- Exercise -
Copy the data exactly from the line that contains "Turn this picture" through the line that contains "const CORNER_RADIUS = 7.5;", keeping both end lines and leaving out everything else.

- The data -
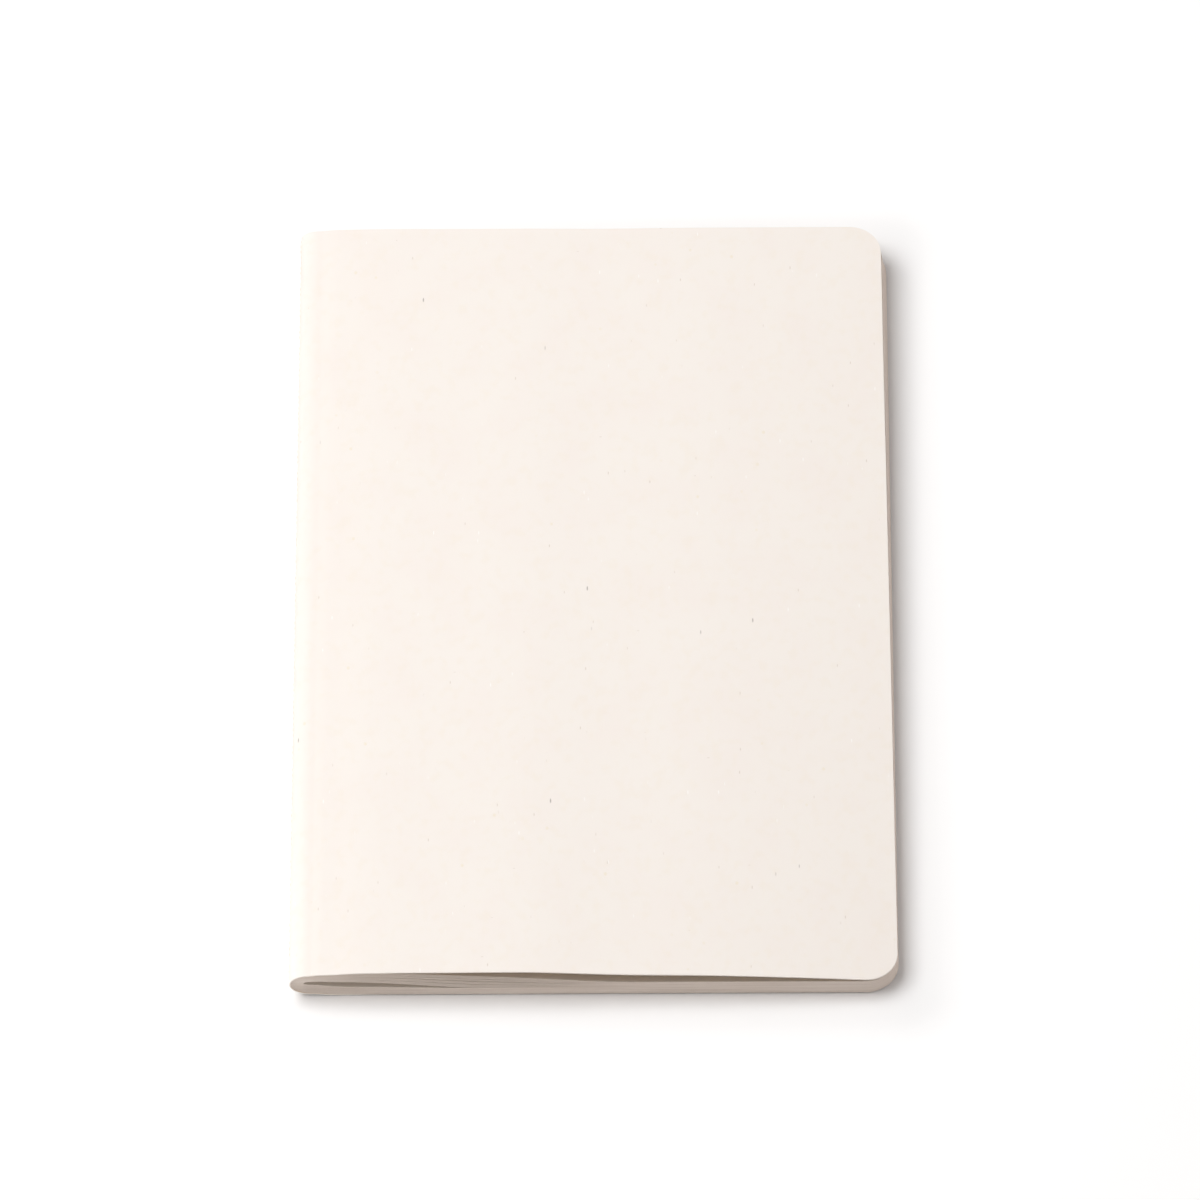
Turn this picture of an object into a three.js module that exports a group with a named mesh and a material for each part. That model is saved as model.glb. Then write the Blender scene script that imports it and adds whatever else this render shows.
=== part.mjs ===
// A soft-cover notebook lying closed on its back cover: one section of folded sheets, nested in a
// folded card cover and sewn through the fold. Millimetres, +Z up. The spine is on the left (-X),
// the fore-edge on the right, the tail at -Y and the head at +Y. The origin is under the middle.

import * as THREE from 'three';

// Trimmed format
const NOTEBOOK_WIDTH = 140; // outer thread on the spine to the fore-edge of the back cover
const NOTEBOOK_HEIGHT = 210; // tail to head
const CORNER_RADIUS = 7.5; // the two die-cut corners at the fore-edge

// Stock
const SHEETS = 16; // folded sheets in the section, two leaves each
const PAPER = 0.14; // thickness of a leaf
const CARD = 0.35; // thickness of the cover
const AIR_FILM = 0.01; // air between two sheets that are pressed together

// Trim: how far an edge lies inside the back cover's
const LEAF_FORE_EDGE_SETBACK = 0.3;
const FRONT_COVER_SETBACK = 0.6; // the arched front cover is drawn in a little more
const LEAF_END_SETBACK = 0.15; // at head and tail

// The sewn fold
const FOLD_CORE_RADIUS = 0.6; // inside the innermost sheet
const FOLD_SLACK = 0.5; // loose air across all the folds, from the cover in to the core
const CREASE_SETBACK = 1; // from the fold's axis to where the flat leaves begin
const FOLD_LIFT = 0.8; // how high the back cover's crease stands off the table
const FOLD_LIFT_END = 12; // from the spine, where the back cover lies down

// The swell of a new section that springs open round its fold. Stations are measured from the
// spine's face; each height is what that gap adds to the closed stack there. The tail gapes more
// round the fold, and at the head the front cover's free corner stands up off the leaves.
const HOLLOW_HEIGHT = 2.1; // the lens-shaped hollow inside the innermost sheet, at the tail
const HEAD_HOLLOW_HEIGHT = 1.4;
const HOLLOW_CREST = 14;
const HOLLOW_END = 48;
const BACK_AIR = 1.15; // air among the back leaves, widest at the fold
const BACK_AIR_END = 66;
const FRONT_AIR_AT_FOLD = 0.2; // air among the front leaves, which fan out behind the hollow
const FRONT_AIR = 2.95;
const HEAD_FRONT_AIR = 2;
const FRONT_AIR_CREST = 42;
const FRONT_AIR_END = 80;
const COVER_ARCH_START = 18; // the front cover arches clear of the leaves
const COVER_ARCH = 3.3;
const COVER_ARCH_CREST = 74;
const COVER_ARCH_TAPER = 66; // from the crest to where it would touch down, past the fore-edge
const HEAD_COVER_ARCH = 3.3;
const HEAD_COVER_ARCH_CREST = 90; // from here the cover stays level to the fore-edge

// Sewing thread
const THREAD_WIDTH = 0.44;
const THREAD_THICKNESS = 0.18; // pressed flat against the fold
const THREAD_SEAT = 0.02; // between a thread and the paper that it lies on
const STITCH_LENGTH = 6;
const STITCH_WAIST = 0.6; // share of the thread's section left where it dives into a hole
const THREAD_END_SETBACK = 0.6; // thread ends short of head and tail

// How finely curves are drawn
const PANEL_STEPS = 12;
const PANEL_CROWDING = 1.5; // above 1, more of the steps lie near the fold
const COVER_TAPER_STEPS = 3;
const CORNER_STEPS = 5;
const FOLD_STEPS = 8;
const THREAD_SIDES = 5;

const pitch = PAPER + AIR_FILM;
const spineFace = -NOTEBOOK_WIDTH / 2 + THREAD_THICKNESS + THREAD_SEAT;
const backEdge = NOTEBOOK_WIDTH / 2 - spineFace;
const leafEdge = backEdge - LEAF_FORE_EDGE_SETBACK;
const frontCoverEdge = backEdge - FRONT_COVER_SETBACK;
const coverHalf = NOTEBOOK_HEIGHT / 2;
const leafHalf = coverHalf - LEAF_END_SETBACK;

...

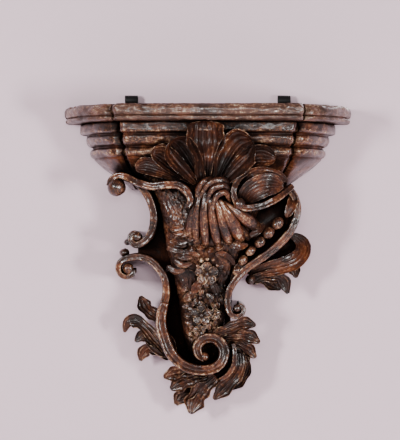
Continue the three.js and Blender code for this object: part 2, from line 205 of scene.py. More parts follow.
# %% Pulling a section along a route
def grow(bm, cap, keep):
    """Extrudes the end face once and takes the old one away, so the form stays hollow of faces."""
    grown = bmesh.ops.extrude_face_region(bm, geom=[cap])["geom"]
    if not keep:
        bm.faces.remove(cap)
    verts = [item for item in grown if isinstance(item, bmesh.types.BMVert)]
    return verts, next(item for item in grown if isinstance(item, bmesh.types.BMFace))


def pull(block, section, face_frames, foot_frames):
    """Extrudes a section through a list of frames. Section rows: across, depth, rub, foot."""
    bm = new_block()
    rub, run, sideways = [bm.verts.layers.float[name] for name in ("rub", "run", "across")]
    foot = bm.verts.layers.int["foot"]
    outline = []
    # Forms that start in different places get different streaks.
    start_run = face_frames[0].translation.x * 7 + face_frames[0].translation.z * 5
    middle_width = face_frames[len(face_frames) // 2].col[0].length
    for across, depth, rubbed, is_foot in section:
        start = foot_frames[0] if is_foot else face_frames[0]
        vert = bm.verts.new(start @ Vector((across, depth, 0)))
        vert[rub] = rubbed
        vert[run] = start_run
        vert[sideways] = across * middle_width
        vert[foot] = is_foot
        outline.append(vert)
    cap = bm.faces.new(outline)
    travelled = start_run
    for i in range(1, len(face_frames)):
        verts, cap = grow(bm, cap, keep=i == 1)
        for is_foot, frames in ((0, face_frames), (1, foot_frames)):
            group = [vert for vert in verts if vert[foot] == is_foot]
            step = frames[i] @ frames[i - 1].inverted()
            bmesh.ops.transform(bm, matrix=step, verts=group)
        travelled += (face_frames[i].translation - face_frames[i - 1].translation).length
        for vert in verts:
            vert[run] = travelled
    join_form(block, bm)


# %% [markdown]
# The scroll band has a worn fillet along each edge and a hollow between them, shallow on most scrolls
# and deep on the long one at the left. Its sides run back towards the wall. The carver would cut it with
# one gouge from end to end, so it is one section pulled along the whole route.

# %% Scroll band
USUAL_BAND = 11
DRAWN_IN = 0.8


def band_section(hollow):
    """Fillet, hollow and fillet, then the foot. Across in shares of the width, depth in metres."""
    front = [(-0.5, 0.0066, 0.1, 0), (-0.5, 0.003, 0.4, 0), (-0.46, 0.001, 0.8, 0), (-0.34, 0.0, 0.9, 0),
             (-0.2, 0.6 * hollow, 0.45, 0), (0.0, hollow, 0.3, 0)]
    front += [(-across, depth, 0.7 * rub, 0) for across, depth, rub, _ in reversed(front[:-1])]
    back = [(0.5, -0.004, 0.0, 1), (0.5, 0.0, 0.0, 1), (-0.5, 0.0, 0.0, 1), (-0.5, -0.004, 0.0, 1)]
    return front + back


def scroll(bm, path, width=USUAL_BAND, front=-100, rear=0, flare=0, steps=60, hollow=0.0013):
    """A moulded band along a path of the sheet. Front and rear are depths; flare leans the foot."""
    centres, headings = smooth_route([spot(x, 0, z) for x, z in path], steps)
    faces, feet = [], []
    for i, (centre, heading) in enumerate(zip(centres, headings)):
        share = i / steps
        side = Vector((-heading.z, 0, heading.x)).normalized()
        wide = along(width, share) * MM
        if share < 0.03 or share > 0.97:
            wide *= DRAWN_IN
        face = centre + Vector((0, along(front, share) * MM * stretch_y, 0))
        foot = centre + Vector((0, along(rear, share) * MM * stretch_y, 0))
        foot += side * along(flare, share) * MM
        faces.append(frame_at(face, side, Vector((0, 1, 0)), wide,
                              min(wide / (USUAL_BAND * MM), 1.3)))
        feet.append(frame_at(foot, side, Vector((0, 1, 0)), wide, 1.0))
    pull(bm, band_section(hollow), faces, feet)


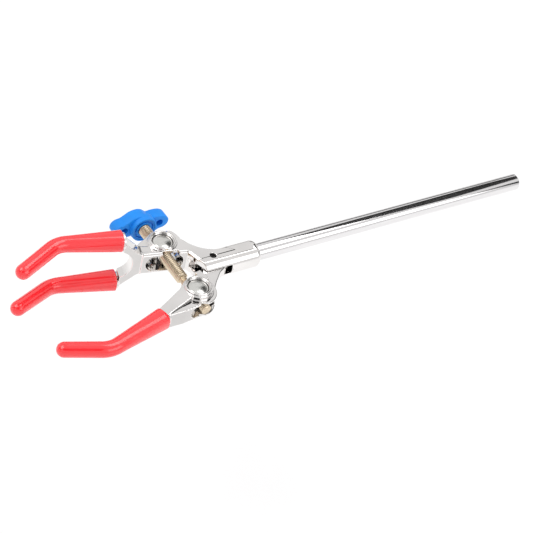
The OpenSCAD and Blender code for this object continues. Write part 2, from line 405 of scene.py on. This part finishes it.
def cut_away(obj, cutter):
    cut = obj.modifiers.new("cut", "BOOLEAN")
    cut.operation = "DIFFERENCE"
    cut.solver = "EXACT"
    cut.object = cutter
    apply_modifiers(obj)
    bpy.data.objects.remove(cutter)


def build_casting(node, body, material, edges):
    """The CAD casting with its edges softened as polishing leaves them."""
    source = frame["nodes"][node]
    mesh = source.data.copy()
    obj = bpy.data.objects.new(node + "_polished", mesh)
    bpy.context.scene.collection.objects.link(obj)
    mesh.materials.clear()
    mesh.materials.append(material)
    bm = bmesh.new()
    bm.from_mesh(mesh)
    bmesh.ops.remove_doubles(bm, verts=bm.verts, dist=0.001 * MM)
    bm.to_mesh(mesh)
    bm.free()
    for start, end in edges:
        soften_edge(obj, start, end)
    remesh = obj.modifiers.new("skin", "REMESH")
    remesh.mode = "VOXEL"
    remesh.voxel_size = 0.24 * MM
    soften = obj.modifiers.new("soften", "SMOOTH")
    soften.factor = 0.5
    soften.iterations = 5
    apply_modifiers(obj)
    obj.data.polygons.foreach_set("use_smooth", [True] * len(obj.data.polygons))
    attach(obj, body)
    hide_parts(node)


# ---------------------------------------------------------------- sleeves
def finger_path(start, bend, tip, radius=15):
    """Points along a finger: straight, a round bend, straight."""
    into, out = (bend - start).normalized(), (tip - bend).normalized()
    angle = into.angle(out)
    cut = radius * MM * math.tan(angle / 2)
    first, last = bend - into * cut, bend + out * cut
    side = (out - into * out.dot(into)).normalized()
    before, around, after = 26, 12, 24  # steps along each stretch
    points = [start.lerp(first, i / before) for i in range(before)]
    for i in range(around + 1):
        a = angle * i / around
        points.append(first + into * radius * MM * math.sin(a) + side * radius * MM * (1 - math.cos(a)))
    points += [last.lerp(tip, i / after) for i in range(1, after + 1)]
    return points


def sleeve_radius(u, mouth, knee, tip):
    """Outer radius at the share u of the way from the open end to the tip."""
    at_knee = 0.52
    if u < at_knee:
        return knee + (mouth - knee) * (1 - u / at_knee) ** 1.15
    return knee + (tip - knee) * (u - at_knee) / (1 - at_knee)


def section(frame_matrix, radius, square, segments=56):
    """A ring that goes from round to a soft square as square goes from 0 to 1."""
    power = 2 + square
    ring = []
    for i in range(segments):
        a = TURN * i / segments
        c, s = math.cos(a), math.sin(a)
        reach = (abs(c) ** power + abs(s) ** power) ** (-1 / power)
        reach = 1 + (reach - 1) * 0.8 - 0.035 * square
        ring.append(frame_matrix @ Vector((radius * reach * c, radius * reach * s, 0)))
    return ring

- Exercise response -
Turn this picture of an object into a three.js module that exports a group with a named mesh and a material for each part. That model is saved as model.glb. Then write the Blender scene script that imports it and adds whatever else this render shows.
=== part.mjs ===
// A soft-cover notebook lying closed on its back cover: one section of folded sheets, nested in a
// folded card cover and sewn through the fold. Millimetres, +Z up. The spine is on the left (-X),
// the fore-edge on the right, the tail at -Y and the head at +Y. The origin is under the middle.

import * as THREE from 'three';

// Trimmed format
const NOTEBOOK_WIDTH = 140; // outer thread on the spine to the fore-edge of the back cover
const NOTEBOOK_HEIGHT = 210; // tail to head
const CORNER_RADIUS = 7.5; // the two die-cut corners at the fore-edge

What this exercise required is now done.